REGULATORY AND ENVIRONMENTAL LICENSING CONSTRAINTS. The Chinese capacity-replacement policy requires that new steel capacity can only be approved when 1.5 times the equivalent old capacity is retired, effectively capping industry capacity expansion and forcing market entrants to acquire existing permits or plants at a premium of approximately 500-800 RMB per ton of nameplate capacity. Regional carbon budgets restrict new high-energy-consuming permits: in major industrial provinces ~90% of allocation is already committed, leaving minimal headroom for new entrants.

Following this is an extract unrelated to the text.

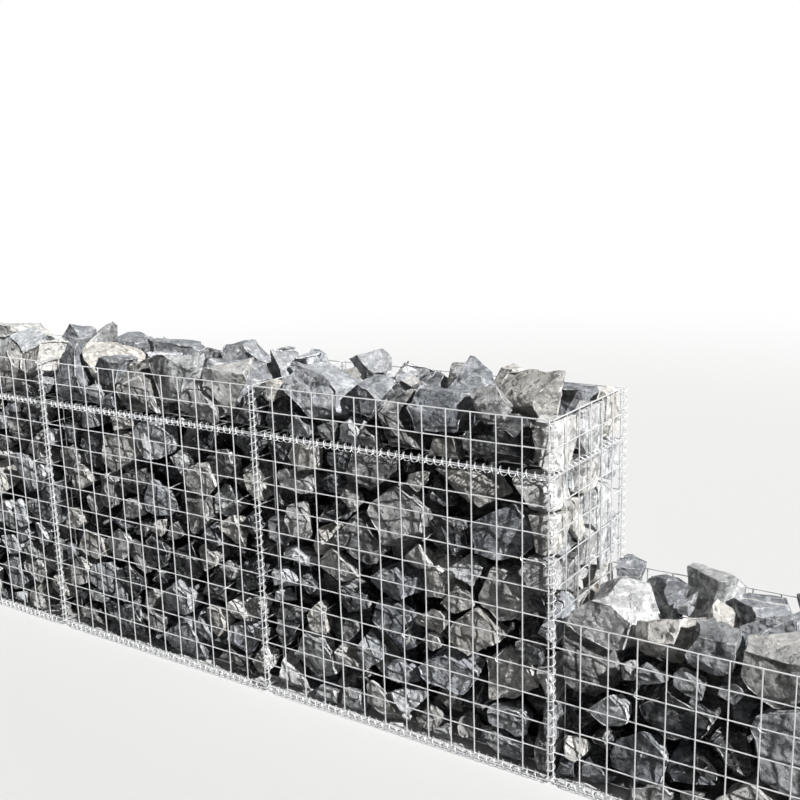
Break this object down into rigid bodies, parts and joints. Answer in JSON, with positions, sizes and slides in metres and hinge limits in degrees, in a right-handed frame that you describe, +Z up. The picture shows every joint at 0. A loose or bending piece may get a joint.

Environmental permits now require demonstrated plans for carbon intensity reductions (CO2/t steel) and waste valorization; Citic Pacific's 'Green Factory' certifications and existing carbon credit inventories (quantified portfolio in 2025: tens of thousands of carbon credits) provide both regulatory buffer and cost advantages.
Regulatory cost and allocation data:
| Regulatory Item | Value / Status (2025) | Implication |
|---|---|---|
| Capacity replacement ratio | New capacity allowed only after retiring 1.5x old capacity | Limits net capacity additions; increases M&A for entrants |
| Permit acquisition premium | 500-800 RMB/ton | Market price to secure existing licenses |
| Regional carbon budget allocation | ~90% allocated (major provinces) | Scarcity of new permits |
| Citic Pacific carbon credits (portfolio) | Tens of thousands of credits (2025) | Operational flexibility and lower marginal costs |
| Increase in industrial land & utilities cost | +20% | Raises upfront site development expense |
- Regulatory entry premium pushes entrants toward acquiring existing assets rather than building greenfield plants.
- Existing environmental certifications and carbon credit holdings of incumbents reduce compliance costs and approval lead times.
- High regulatory uncertainty increases required hurdle rates for investment committees, further deterring entry.